Troubled, I punted. I asked two Torah personalities over Shabbos what they thought. Neither one has any hostility to non-Jews in general. To my surprise, they also punted. They admitted that they just didn’t know. So I informed my editor friend that I could not write a piece.
That was a week ago, and so things stayed, until I read the remarkable observation of Natan Sharansky, the long-time Prisoner of Zion, at the sheva brachos for a chasan whose parents and brother were killed in a terrorist attack when he was seven. Sharansky observed that there were many nationalities living together in Ukraine in which he grew up. There was really no difference in the way they were treated, with the exception of one: Jews. If you had “Jewish” inscribed on your identity papers, you suffered terrible discrimination in schooling and employment. Jew meant that you were an outsider. You did not belong.
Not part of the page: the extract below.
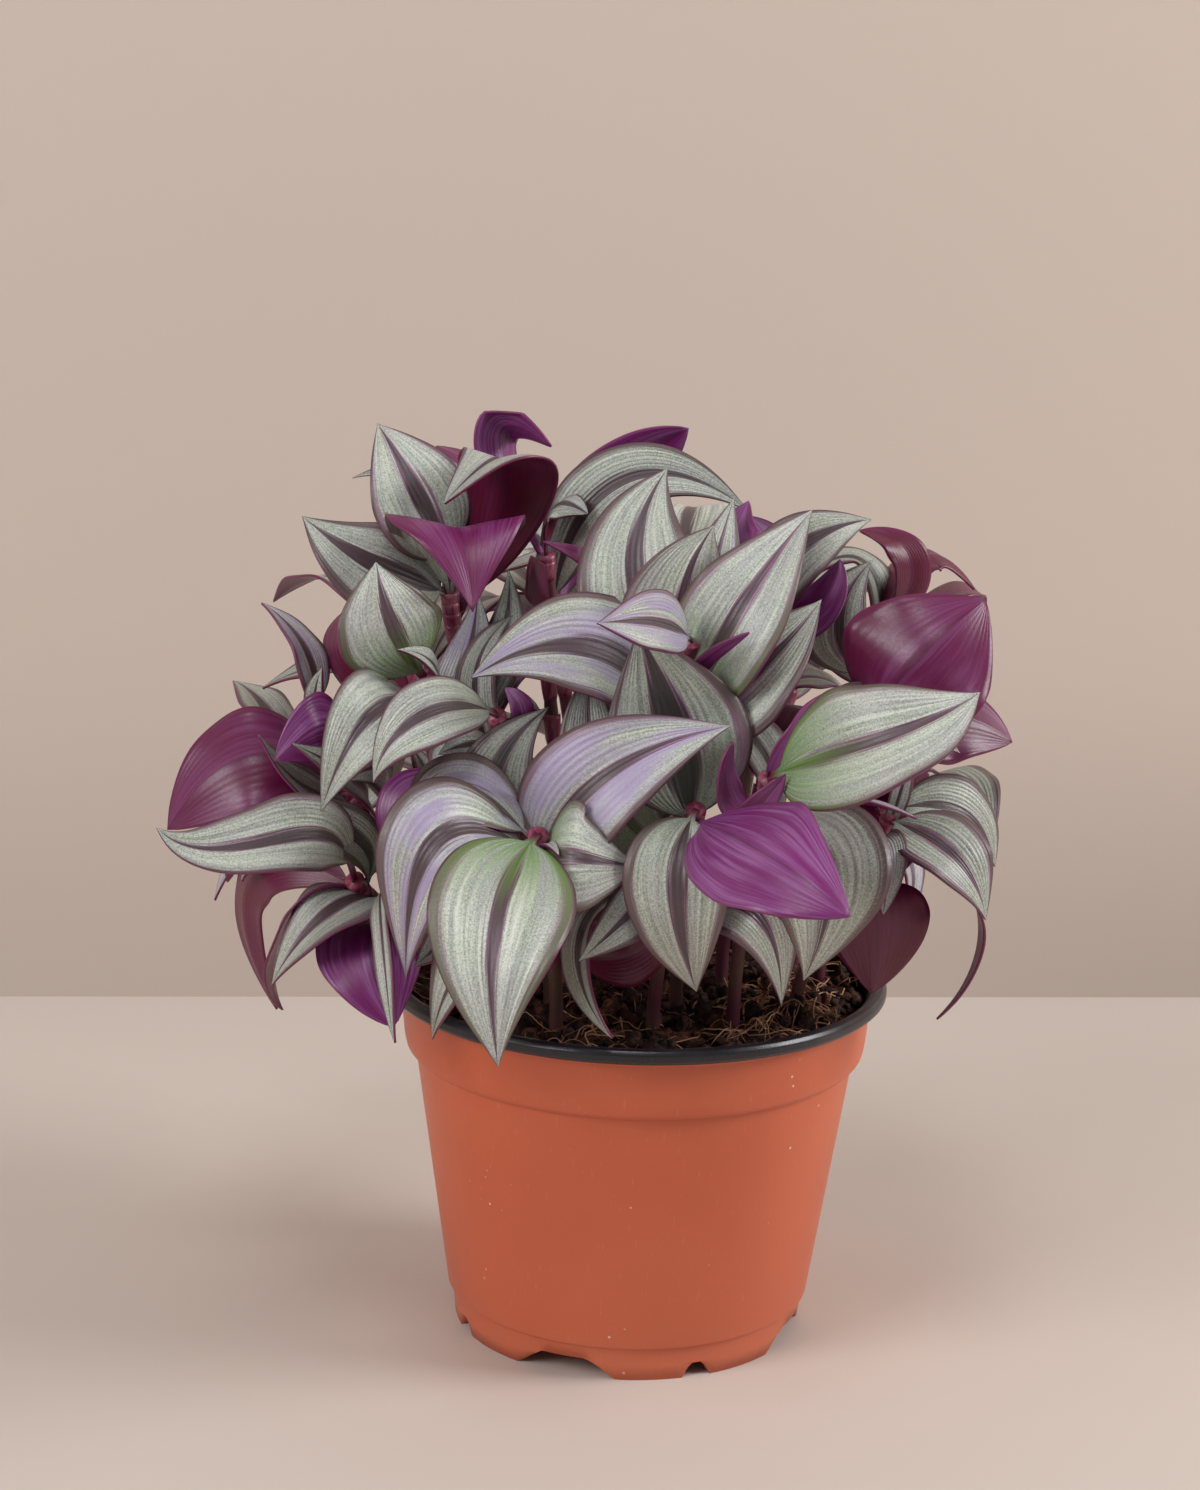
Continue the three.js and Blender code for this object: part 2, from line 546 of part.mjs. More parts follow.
/** A closed solid from a three.js geometry. */
function solid(geometry) {
  const plain = geometry.clone();
  plain.deleteAttribute('normal');
  plain.deleteAttribute('uv');
  const merged = mergeVertices(plain);
  return new wasm.Manifold(new wasm.Mesh({
    numProp: 3,
    vertProperties: new Float32Array(merged.attributes.position.array),
    triVerts: new Uint32Array(merged.index.array),
  }));
}

/** A three.js mesh from a closed solid. */
function mesh(name, body, look) {
  const { numProp, vertProperties, triVerts } = body.getMesh();
  const positions = new Float32Array((vertProperties.length / numProp) * 3);
  for (let i = 0; i < positions.length / 3; i += 1) {
    for (let k = 0; k < 3; k += 1) positions[3 * i + k] = vertProperties[numProp * i + k];
  }
  const geometry = new THREE.BufferGeometry();
  geometry.setAttribute('position', new THREE.BufferAttribute(positions, 3));
  geometry.setIndex(new THREE.BufferAttribute(new Uint32Array(triVerts), 1));
  geometry.computeVertexNormals();
  const shape = new THREE.Mesh(geometry, new THREE.MeshStandardMaterial({ metalness: 0, ...look }));
  shape.name = name;
  return shape;
}

/** A closed skin over rings of points, with the first and last ring capped from their first point. */
function skin(rings) {
  const size = rings[0].length;
  const index = [];
  for (let r = 0; r < rings.length - 1; r += 1) {
    for (let k = 0; k < size; k += 1) {
      const a = r * size + k;
      const b = r * size + ((k + 1) % size);
      index.push(a, b, b + size, a, b + size, a + size);
    }
  }
  const end = (rings.length - 1) * size;
  for (let k = 1; k < size - 1; k += 1) {
    index.push(0, k + 1, k, end, end + k, end + k + 1);
  }
  const geometry = new THREE.BufferGeometry();
  geometry.setAttribute('position', new THREE.Float32BufferAttribute(rings.flat(2), 3));
  geometry.setIndex(index);
  return geometry;
}

/** A blade as a closed solid: the same triangles on its upper and lower face, joined along the edge. */
function bladeSolid(leaf) {
  const { stations, across } = BLADE_KINDS.find((kind) => leaf.half * 2 >= kind.least);
  const upper = [];
  const lower = [];
  for (const t of stations) {
    for (const s of across) {
      const { point, up } = bladePoint(leaf, t, s);
      upper.push(...point.clone().addScaledVector(up, BLADE_THICKNESS / 2).toArray());
      lower.push(...point.clone().addScaledVector(up, -BLADE_THICKNESS / 2).toArray());
    }
  }
  const columns = across.length;
  const rows = stations.length;
  const under = rows * columns;
  const index = [];
  for (let r = 0; r < rows - 1; r += 1) {
    for (let c = 0; c < columns - 1; c += 1) {
      const a = r * columns + c;
      const quad = [a, a + 1, a + 1 + columns, a + columns];
      // the diagonals lean the same way on both halves of the blade
      const cut = c < (columns - 1) / 2 ? [[0, 1, 2], [0, 2, 3]] : [[0, 1, 3], [1, 2, 3]];
      for (const [i, j, k] of cut) {
        index.push(quad[i], quad[j], quad[k]);
        index.push(under + quad[i], under + quad[k], under + quad[j]);
      }
    }
  }
  const border = [];
  for (let c = 0; c < columns - 1; c += 1) border.push(c);
  for (let r = 0; r < rows - 1; r += 1) border.push(r * columns + columns - 1);
  for (let c = columns - 1; c > 0; c -= 1) border.push((rows - 1) * columns + c);
  for (let r = rows - 1; r > 0; r -= 1) border.push(r * columns);
  border.forEach((a, i) => {
    const b = border[(i + 1) % border.length];
    index.push(b, a, under + a, b, under + a, under + b);
  });
  const geometry = new THREE.BufferGeometry();
  geometry.setAttribute('position', new THREE.Float32BufferAttribute([...upper, ...lower], 3));
  geometry.setIndex(index);
  return solid(geometry);
}

/** A stem: straight in the mix, then bending over to its top, where it narrows. */
function stemSolid(shoot) {
  const centres = [new THREE.Vector3(shoot.root[0], shoot.root[1], SOIL_TOP - STEM_DEPTH)];
  for (let i = 0; i < STEM_RINGS; i += 1) centres.push(stemPoint(shoot, i / (STEM_RINGS - 1)));
  const rings = centres.map((centre, i) => {
    const next = centres[Math.min(i + 1, centres.length - 1)];
    const along = i < 2 ? UP.clone() : next.clone().sub(centres[i - 1]).normalize();
    const right = new THREE.Vector3(0, 1, 0).cross(along).normalize();
    const front = along.clone().cross(right);
    const radius = i === centres.length - 1 ? STEM_TIP_RADIUS : STEM_RADIUS;
    return Array.from({ length: STEM_SIDES }, (_, k) => {
      const angle = (2 * Math.PI * k) / STEM_SIDES;
      const point = centre.clone().addScaledVector(right, radius * Math.cos(angle));
      return point.addScaledVector(front, radius * Math.sin(angle)).toArray();
    });
  });
  return solid(skin(rings));
}

/** Joins solids into one body, and leaves out loose scraps and sealed hollows. */
function fuse(solids) {
  const joined = solids.reduce((sum, next) => sum.add(next));
  const pieces = joined.decompose().filter((piece) => piece.volume() > 0);
  return pieces.reduce((best, piece) => (piece.volume() > best.volume() ? piece : best));
}

// ---- Pot ----

/** The pot's section, closed: up the outer wall, over the lip, down inside and under the floor. */
function potOutline() {
  const ring = FOOT_RADIUS - FOOT_RING_WIDTH;
  const outer = [
    [FOOT_RADIUS, 0], [FOOT_RADIUS + 1, STEP_HEIGHT - 0.8], [STEP_RADIUS, STEP_HEIGHT],
    [CREASE_RADIUS, CREASE_HEIGHT - 0.4], [CREASE_RADIUS + 1.4, CREASE_HEIGHT + 1.6],
    [COLLAR_RADIUS - 0.8, CREASE_HEIGHT + 5.6], [COLLAR_RADIUS, LIP_BOTTOM],
  ];
  const lip = [
    [LIP_RADIUS - 0.6, LIP_BOTTOM + 0.2], [LIP_RADIUS, LIP_BOTTOM + 1.4], [LIP_RADIUS, POT_HEIGHT - 1.2],
    [LIP_RADIUS - 1.1, POT_HEIGHT], [COLLAR_RADIUS + 0.4, POT_HEIGHT - 0.4],
  ];
  const inner = [
    [COLLAR_RADIUS - WALL, LIP_BOTTOM], [COLLAR_RADIUS - 0.8 - WALL, CREASE_HEIGHT + 6],
    [CREASE_RADIUS - WALL, CREASE_HEIGHT], [STEP_RADIUS - WALL, STEP_HEIGHT + 0.6],
  ];
  // the foot ring is hollow from below, and the floor spans it
  const foot = [
    [FOOT_RADIUS - WALL, 1], [ring + WALL, 1], [ring, FLOOR_HEIGHT + WALL], [0, FLOOR_HEIGHT + WALL],
    [0, FLOOR_HEIGHT], [ring - 1, FLOOR_HEIGHT], [ring, 0],
  ];
  return [...outer, ...lip, ...inner, ...foot, outer[0]].map(([r, z]) => new THREE.Vector2(r, z));
}

/** A wedge that opens the foot ring at one place, wider at the ground than at its top. */
function notch(shape, angle) {
  const outline = new THREE.Shape([
    new THREE.Vector2(-shape.bottom / 2, -1), new THREE.Vector2(shape.bottom / 2, -1),
    new THREE.Vector2(shape.top / 2, shape.height), new THREE.Vector2(-shape.top / 2, shape.height),
  ]);
  const depth = 2 * FOOT_RING_WIDTH;
  const wedge = new THREE.ExtrudeGeometry(outline, { depth, bevelEnabled: false });
  wedge.rotateX(Math.PI / 2);
  wedge.translate(0, -(FOOT_RADIUS + NOTCH_MARGIN - depth), 0);
  wedge.rotateZ(radians(angle));
  return solid(wedge);
}

function makePot() {
  const lathe = new THREE.LatheGeometry(potOutline(), POT_SEGMENTS);
  lathe.rotateX(Math.PI / 2);
  let body = solid(lathe);
  for (const shape of [WIDE_NOTCH, SMALL_NOTCH]) {
    for (let i = 0; i < shape.count; i += 1) {
      body = body.subtract(notch(shape, shape.first + (360 / shape.count) * i + 90));
    }
  }
  const { count, radius, ring, depth } = DRAIN_HOLES;
  for (let i = 0; i < count; i += 1) {
    const angle = (2 * Math.PI * i) / count;
    const drill = new THREE.CylinderGeometry(radius, radius, depth, DRAIN_SEGMENTS);
    drill.rotateX(Math.PI / 2);
    drill.translate(ring * Math.cos(angle), ring * Math.sin(angle), FLOOR_HEIGHT);
    body = body.subtract(solid(drill));
  }
  return mesh('pot', body, COLOURS.terracotta);
}

// ---- Potting mix ----

/** Height of the mix at a place: a low mound with lumps, heaped a little at the right. */
function soilHeight(x, y) {
  const { mound, coarse, fine, heap } = SOIL_SHAPE;
  const r = Math.hypot(x, y) / LIP_RADIUS;
  const [cx, sx, cy] = coarse.waves;
  const [fx, fy] = fine.waves;
  const lumps = coarse.height * Math.sin(cx * x + sx) * Math.cos(cy * y);
  const crumbs = fine.height * Math.sin(fx * x + fy * y);
  const far = (x - heap.x) ** 2 + (y - heap.y) ** 2;
  return SOIL_TOP - 1 + mound * (1 - r * r) + lumps + crumbs + heap.height * Math.exp(-far / heap.spread);
}

function makeSoil(shoots) {
  const slope = (CREASE_RADIUS - STEP_RADIUS) / (CREASE_HEIGHT - STEP_HEIGHT);
  const inside = (z) => STEP_RADIUS + slope * (z - STEP_HEIGHT) - SOIL_ROOM;
  const low = STEP_HEIGHT + 4;
  const high = CREASE_HEIGHT - 3;
  const sides = [
    [STEP_RADIUS - SOIL_ROOM - 1.4, FLOOR_HEIGHT + WALL + SOIL_GAP], [inside(low), low], [inside(high), high],
    [inside(high) + 0.3, CREASE_HEIGHT + 2], [COLLAR_RADIUS - SOIL_ROOM - 1.2, CREASE_HEIGHT + 6.5],
  ];
  const edge = COLLAR_RADIUS - SOIL_ROOM - 0.6;
  const rings = sides.map(([r, z]) => circle(r, () => z));
  for (let i = 0; i < SOIL_RINGS; i += 1) rings.push(circle(edge * (1 - i / SOIL_RINGS), soilHeight));
  let body = solid(skin([...rings, circle(SOIL_CENTRE, soilHeight)]));
  const radius = (STEM_RADIUS + HOLE_GAP) / Math.cos(Math.PI / STEM_SIDES);
  for (const { root } of shoots) {
    const drill = new THREE.CylinderGeometry(radius, radius, 2 * STEM_DEPTH + 1, STEM_SIDES);
    drill.rotateX(Math.PI / 2);
    drill.translate(root[0], root[1], SOIL_TOP);
    body = body.subtract(solid(drill));
  }
  return mesh('potting_mix', body, COLOURS.peat);
}

/** A ring of points round the pot's axis. */
function circle(radius, height) {
  return Array.from({ length: SOIL_SEGMENTS }, (_, k) => {
    const angle = (2 * Math.PI * k) / SOIL_SEGMENTS;
    const x = radius * Math.cos(angle);
    const y = radius * Math.sin(angle);
    return [x, y, height(x, y)];
  });
}

// ---- Plant ----

function makePlant() {
  const draw = stream(LEAF_RULE.seed);
  const shoots = [...SHOOTS, ...BACK_SHOOTS];
  const leaves = [
    ...SHOOTS.flatMap((shoot) => frontLeaves(shoot, draw).map((set) => makeLeaf(shoot, set))),
    ...BACK_SHOOTS.flatMap((shoot) => backLeaves(shoot, draw).map((set) => makeLeaf(shoot, set))),
  ];
  bendClear(leaves, shoots);
  for (const [name, places] of Object.entries(SHORTER)) {
    const own = leaves.filter((leaf) => leaf.shoot.name === name);
    for (const [place, factor] of Object.entries(places)) own[place].size *= factor;
  }
  const stems = shoots.map((shoot) => {
    const own = leaves.filter((leaf) => leaf.shoot === shoot);
    return mesh(shoot.name, fuse([stemSolid(shoot), ...own.map(bladeSolid)]), COLOURS.leaf);
  });
  return { shoots, stems };
}

const plant = makePlant();
const group = new THREE.Group();
group.add(makePot(), makeSoil(plant.shoots), ...plant.stems);

// the origin is under the middle of the whole plant
const middle = new THREE.Box3().setFromObject(group).getCenter(new THREE.Vector3());
group.children.forEach((piece) => piece.geometry.translate(-middle.x, -middle.y, 0));

export default group;
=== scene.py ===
"""Looks of a potted tradescantia: striped leaves on loose stems, a two-colour pot and potting mix.

Sizes in the tables are millimetres from the middle of the pot's foot, x to the right, y to the back, z up.
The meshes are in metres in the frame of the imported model.
"""
import math
import random

import bmesh
import bpy
import numpy as np
from bpy.props import FloatProperty, FloatVectorProperty, PointerProperty
from bpy.types import Operator, Panel, PropertyGroup
from mathutils import Matrix, Vector, noise


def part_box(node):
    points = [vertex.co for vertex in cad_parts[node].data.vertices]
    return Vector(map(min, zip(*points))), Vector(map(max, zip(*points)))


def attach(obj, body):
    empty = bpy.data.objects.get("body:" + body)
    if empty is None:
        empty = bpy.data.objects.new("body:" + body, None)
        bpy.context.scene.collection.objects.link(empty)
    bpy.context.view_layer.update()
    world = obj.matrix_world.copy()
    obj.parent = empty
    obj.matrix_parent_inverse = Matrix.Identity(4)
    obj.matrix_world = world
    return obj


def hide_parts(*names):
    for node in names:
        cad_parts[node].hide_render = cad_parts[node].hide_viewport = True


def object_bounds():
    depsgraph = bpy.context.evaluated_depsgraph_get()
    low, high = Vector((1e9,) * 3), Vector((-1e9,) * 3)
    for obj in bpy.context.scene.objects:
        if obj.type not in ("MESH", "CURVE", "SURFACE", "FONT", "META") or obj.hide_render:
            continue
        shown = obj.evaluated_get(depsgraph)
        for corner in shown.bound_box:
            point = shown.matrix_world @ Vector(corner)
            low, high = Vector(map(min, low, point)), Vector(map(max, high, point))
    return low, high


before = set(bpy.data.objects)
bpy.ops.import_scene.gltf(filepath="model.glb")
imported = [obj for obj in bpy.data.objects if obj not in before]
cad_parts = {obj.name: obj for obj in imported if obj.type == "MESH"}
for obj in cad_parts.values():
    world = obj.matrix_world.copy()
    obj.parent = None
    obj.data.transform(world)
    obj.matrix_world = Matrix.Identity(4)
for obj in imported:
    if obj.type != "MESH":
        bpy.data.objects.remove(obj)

bl_info = {
    "name": "Potted Tradescantia",
    "version": (1, 0, 0),
    "blender": (4, 5, 0),
    "location": "3D View > Sidebar > Potted Plant",
    "description": "Builds a potted tradescantia around its packed solids",
    "category": "Object",
}

MM = 0.001
CAD_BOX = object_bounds()
BOX_ROOM = 0.4 * MM  # what the blades' middle planes keep off the box, for their thickness
CAD_LOW, CAD_HIGH = np.array(CAD_BOX[0]) + BOX_ROOM, np.array(CAD_BOX[1]) - BOX_ROOM
POT_LOW, POT_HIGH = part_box("pot")
POT_MIDDLE = (POT_LOW + POT_HIGH) / 2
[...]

Then he reflected about recent events:
When I was a child, “Jewish” was an extraordinarily bad word; no one was jealous of us. Today at the border of Ukraine, “Jewish” is an extraordinary word for the best. It describes people who have somewhere to go, and have a whole nation, which is their family, waiting for them outside.
Sharansky has reunited my heart and my mind. I will continue to feel sorrow, pain, and compassion for the millions who are suffering. My special focus will be upon our Jewish brothers and sisters, but with ample room to pray and work for the others. I will focus on the innocents, who are the majority. (The Simon Wiesenthal Center, at which I work, has set up a fund for those who wish to help.) At the same time, I will marvel at the real comeuppance of the Jew-haters, Hashem’s real vengeance: Our roles have been reversed. Mocked, derided, slaughtered for our Jewishness, others watch as that which they or their grandparents hated has become the life-preserver that they cannot reach.
I thank my friend (and sometimes co-podcaster) Rabbi Avraham Kivelevitz for pointing out the Netziv reference.